- [Input]:
::::::::

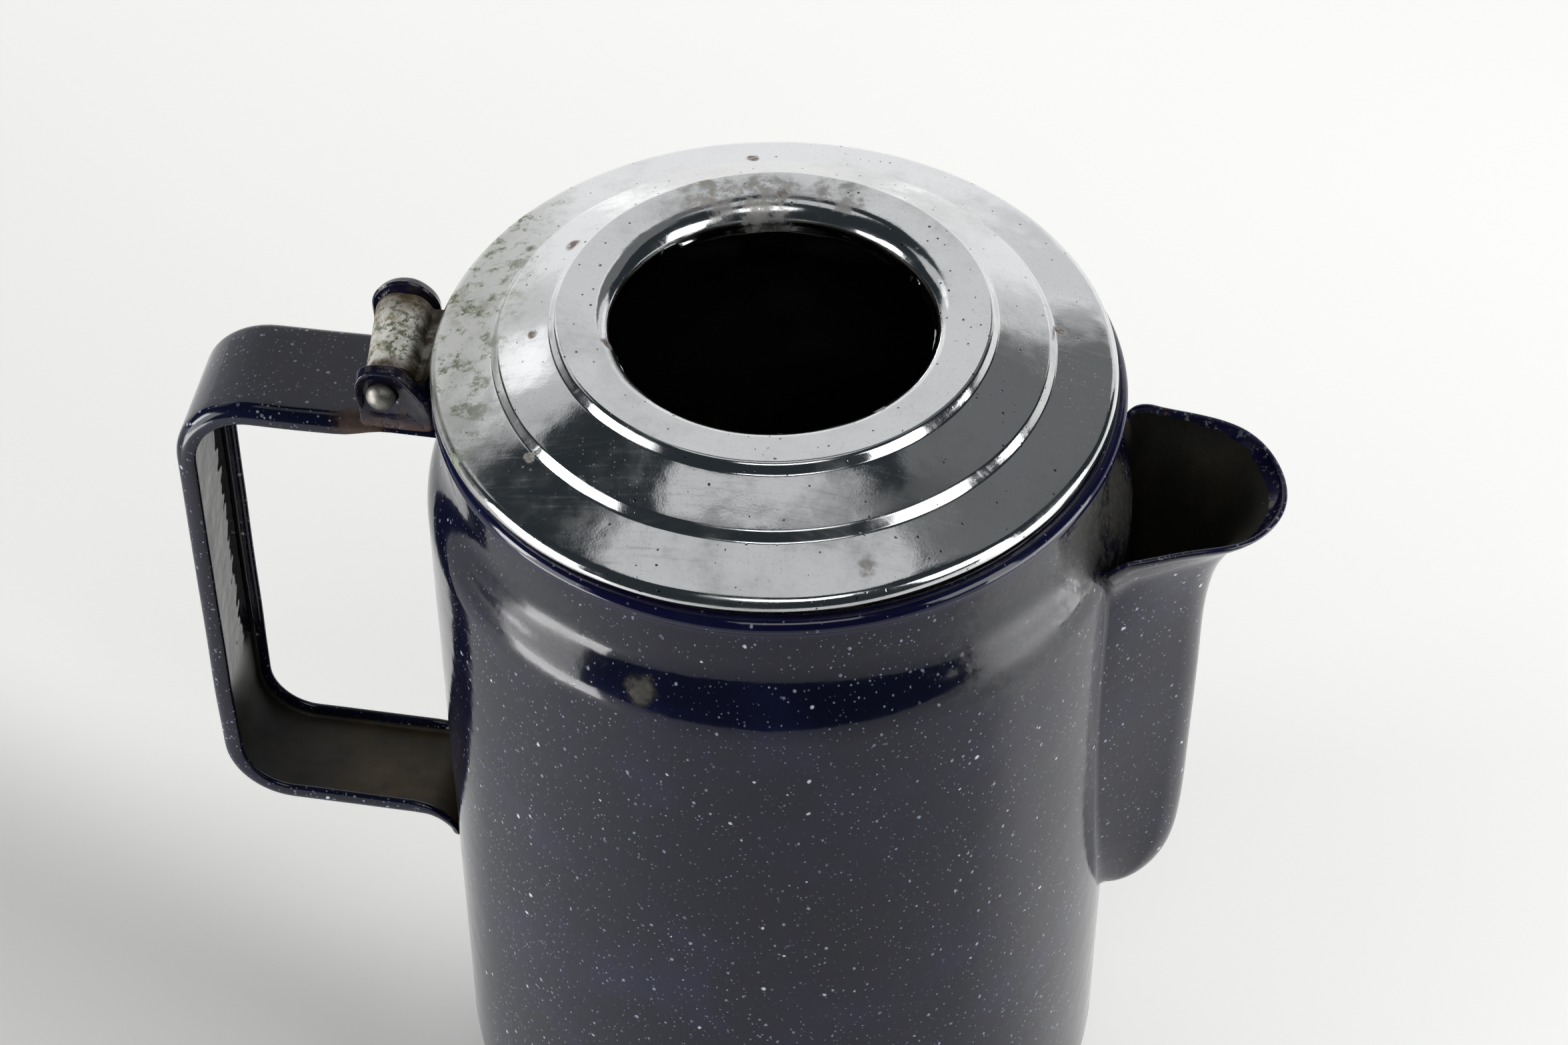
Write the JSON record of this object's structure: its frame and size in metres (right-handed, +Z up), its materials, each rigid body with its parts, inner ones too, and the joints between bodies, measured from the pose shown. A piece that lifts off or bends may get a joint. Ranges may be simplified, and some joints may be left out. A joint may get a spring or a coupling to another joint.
{
  "type": "coffee percolator",
  "caption": "Stove-top coffee percolator: speckled enamel pot with trough spout and strap handle, hinged chromed lid with round knob hole, pump tube, basket and spreader inside.",
  "frame": {"origin": "centre of the underside of the pot, on the surface it stands on", "axes": "+Z up, +X towards the spout, handle at -X, +Y completes a right-handed frame"},
  "size_m": [0.1793, 0.114, 0.1804],
  "materials": {
    "enamel": "glossy dark navy enamel with fine white specks",
    "chrome_lid": "worn bright chrome plate with pitting",
    "tarnished_tin": "tarnished tin plate",
    "steel_pin": "dull steel",
    "aluminium": "satin, stained by coffee"
  },
  "bodies": {
    "pot": {"pot_body": "enamel", "spout": "enamel", "handle_strap": "enamel", "hinge_pin": "steel_pin"},
    "lid": {"lid_shell": "chrome_lid", "lid_collar": "tarnished_tin", "lid_hinge_leaf": "tarnished_tin", "leaf_rivets": "steel_pin"},
    "pump": {"pump_stem": "aluminium", "pump_base": "aluminium", "basket_stop": "aluminium"},
    "washer": {"valve_washer": "aluminium"},
    "basket": {"basket": "aluminium", "basket_sleeve": "aluminium"},
    "cover": {"basket_cover": "aluminium"}
  },
  "joints": [
    {"name": "lid_hinge", "type": "hinge", "parent": "pot", "child": "lid", "pos_m": [-0.0619, 0, 0.1641], "axis": [0, -1, 0], "range_deg": [0, 150]},
    {"name": "pump_lift", "type": "slide", "parent": "pot", "child": "pump", "axis": [0, 0, 1], "range_m": [0, 0.02]},
    {"name": "washer_float", "type": "slide", "parent": "pump", "child": "washer", "axis": [0, 0, 1], "range_m": [0, 0.006]},
    {"name": "basket_lift", "type": "slide", "parent": "pump", "child": "basket", "axis": [0, 0, 1], "range_m": [0, 0.02]},
    {"name": "cover_lift", "type": "slide", "parent": "basket", "child": "cover", "axis": [0, 0, 1], "range_m": [0, 0.012]}
  ]
}
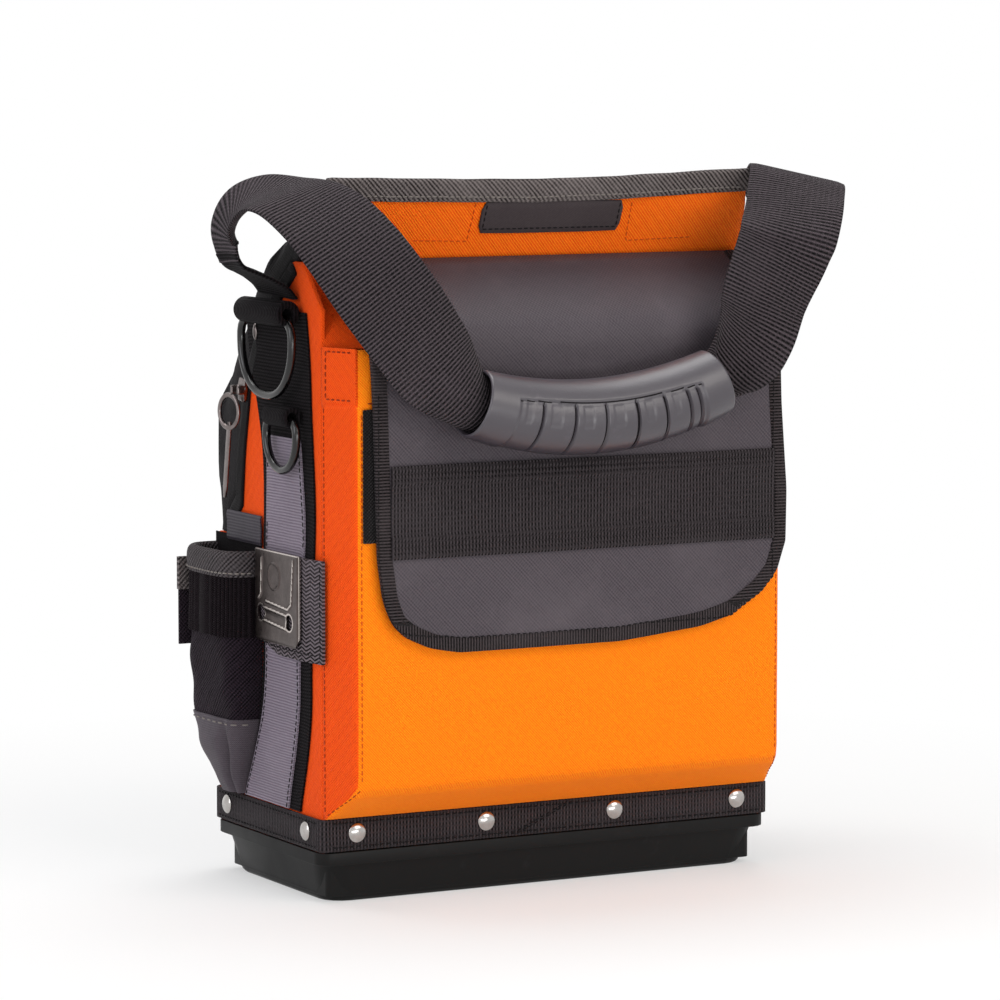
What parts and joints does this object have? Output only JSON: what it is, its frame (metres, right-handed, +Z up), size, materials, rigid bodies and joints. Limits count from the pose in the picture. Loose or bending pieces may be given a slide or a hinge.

::::::::

Please reproduce every line of the material word for word.

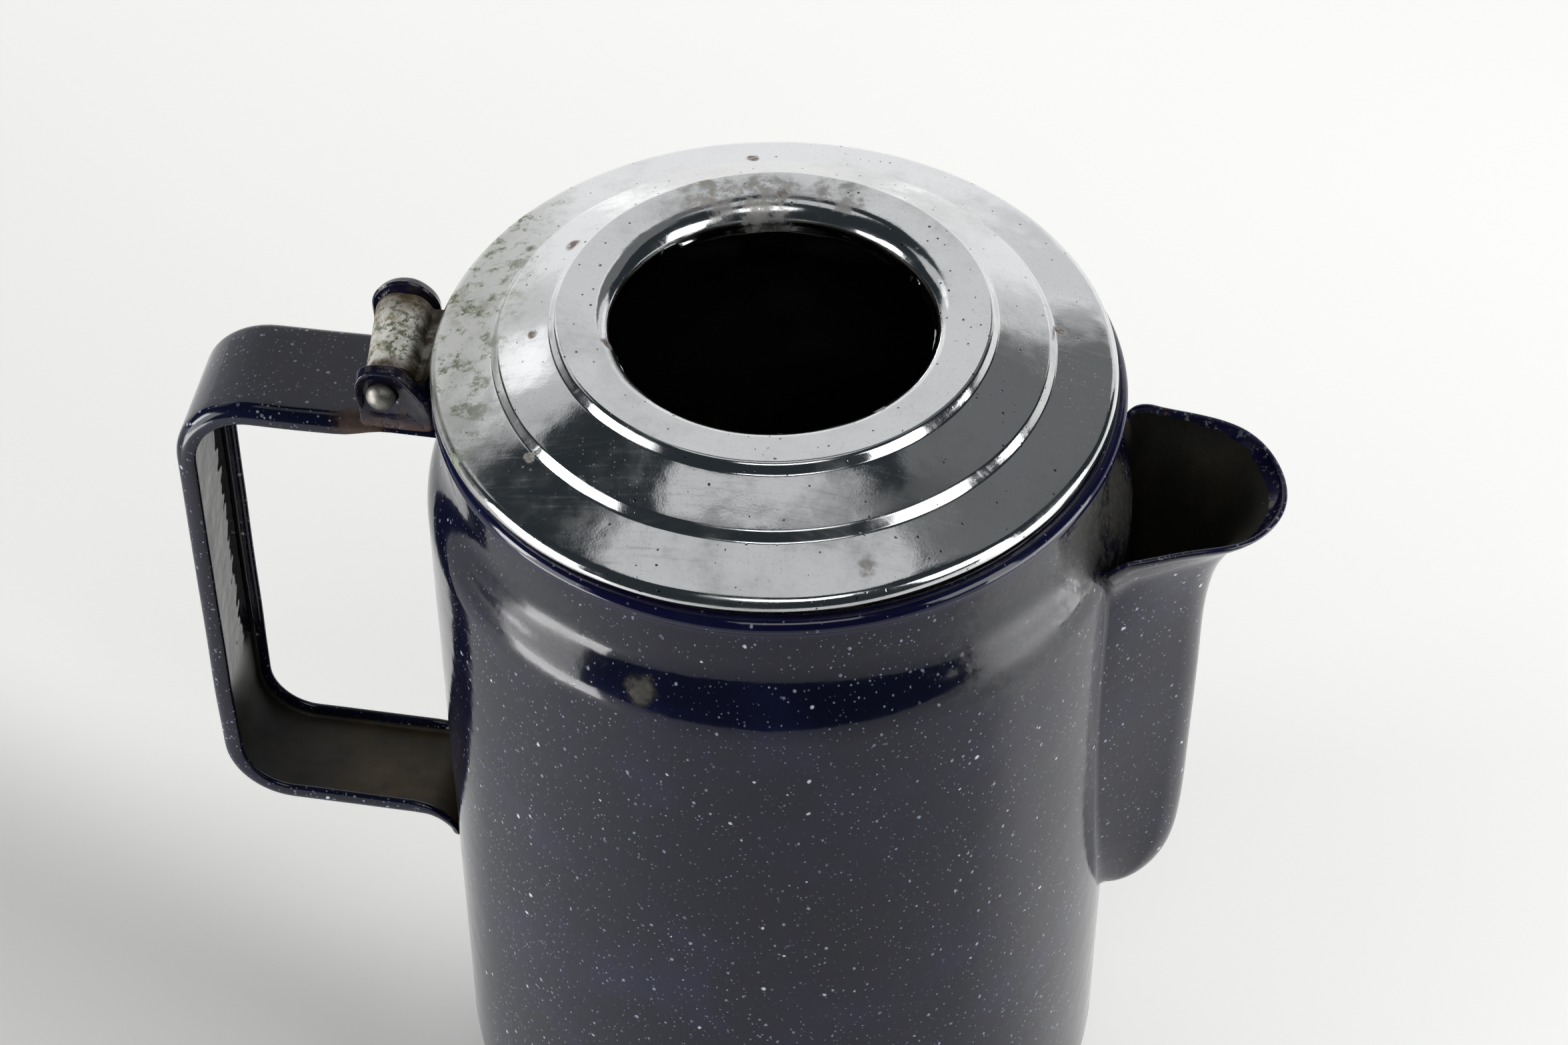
Write the JSON record of this object's structure: its frame and size in metres (right-handed, +Z up), its materials, each rigid body with its parts, inner ones too, and the joints between bodies, measured from the pose shown. A piece that lifts off or bends may get a joint. Ranges may be simplified, and some joints may be left out. A joint may get a spring or a coupling to another joint.
{
  "type": "coffee percolator",
  "caption": "Stove-top coffee percolator: speckled enamel pot with trough spout and strap handle, hinged chromed lid with round knob hole, pump tube, basket and spreader inside.",
  "frame": {"origin": "centre of the underside of the pot, on the surface it stands on", "axes": "+Z up, +X towards the spout, handle at -X, +Y completes a right-handed frame"},
  "size_m": [0.1793, 0.114, 0.1804],
  "materials": {
    "enamel": "glossy dark navy enamel with fine white specks",
    "chrome_lid": "worn bright chrome plate with pitting",
    "tarnished_tin": "tarnished tin plate",
    "steel_pin": "dull steel",
    "aluminium": "satin, stained by coffee"
  },
  "bodies": {
    "pot": {"pot_body": "enamel", "spout": "enamel", "handle_strap": "enamel", "hinge_pin": "steel_pin"},
    "lid": {"lid_shell": "chrome_lid", "lid_collar": "tarnished_tin", "lid_hinge_leaf": "tarnished_tin", "leaf_rivets": "steel_pin"},
    "pump": {"pump_stem": "aluminium", "pump_base": "aluminium", "basket_stop": "aluminium"},
    "washer": {"valve_washer": "aluminium"},
    "basket": {"basket": "aluminium", "basket_sleeve": "aluminium"},
    "cover": {"basket_cover": "aluminium"}
  },
  "joints": [
    {"name": "lid_hinge", "type": "hinge", "parent": "pot", "child": "lid", "pos_m": [-0.0619, 0, 0.1641], "axis": [0, -1, 0], "range_deg": [0, 150]},
    {"name": "pump_lift", "type": "slide", "parent": "pot", "child": "pump", "axis": [0, 0, 1], "range_m": [0, 0.02]},
    {"name": "washer_float", "type": "slide", "parent": "pump", "child": "washer", "axis": [0, 0, 1], "range_m": [0, 0.006]},
    {"name": "basket_lift", "type": "slide", "parent": "pump", "child": "basket", "axis": [0, 0, 1], "range_m": [0, 0.02]},
    {"name": "cover_lift", "type": "slide", "parent": "basket", "child": "cover", "axis": [0, 0, 1], "range_m": [0, 0.012]}
  ]
}
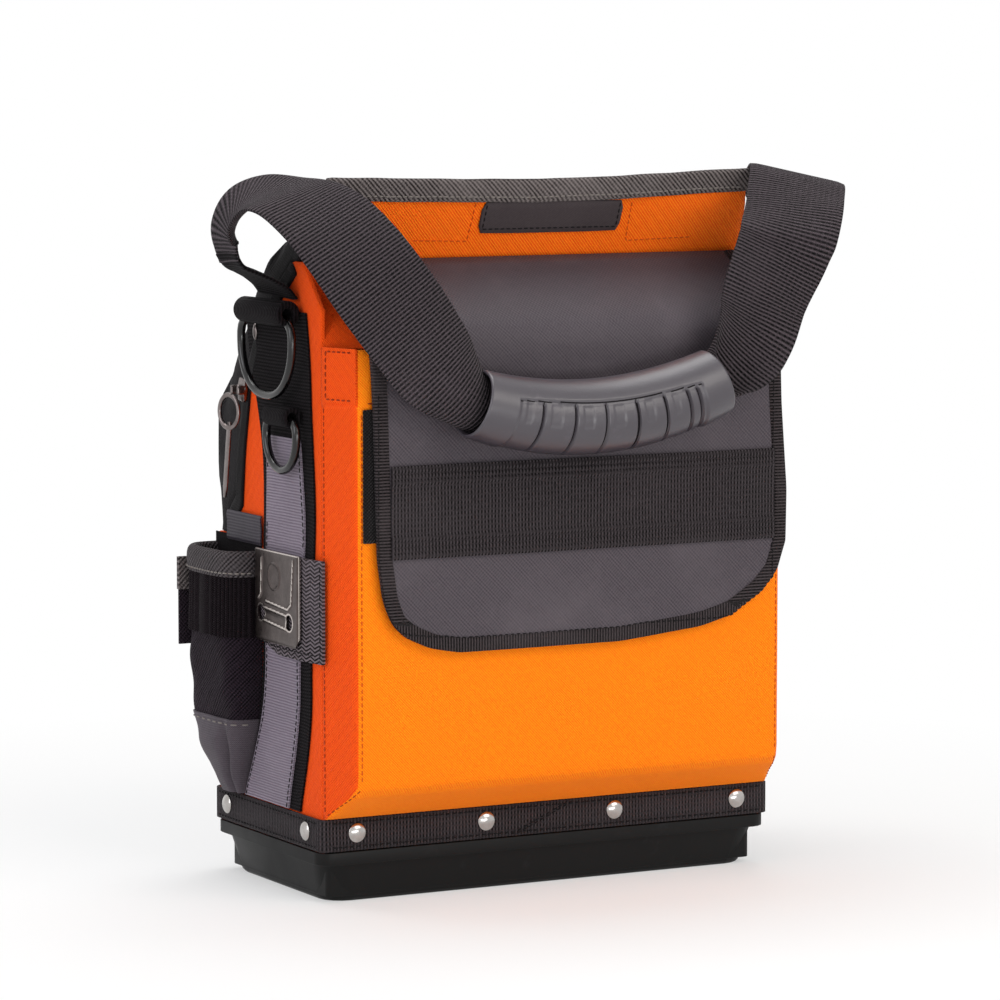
What parts and joints does this object have? Output only JSON: what it is, its frame (metres, right-handed, +Z up), size, materials, rigid bodies and joints. Limits count from the pose in the picture. Loose or bending pieces may be given a slide or a hinge.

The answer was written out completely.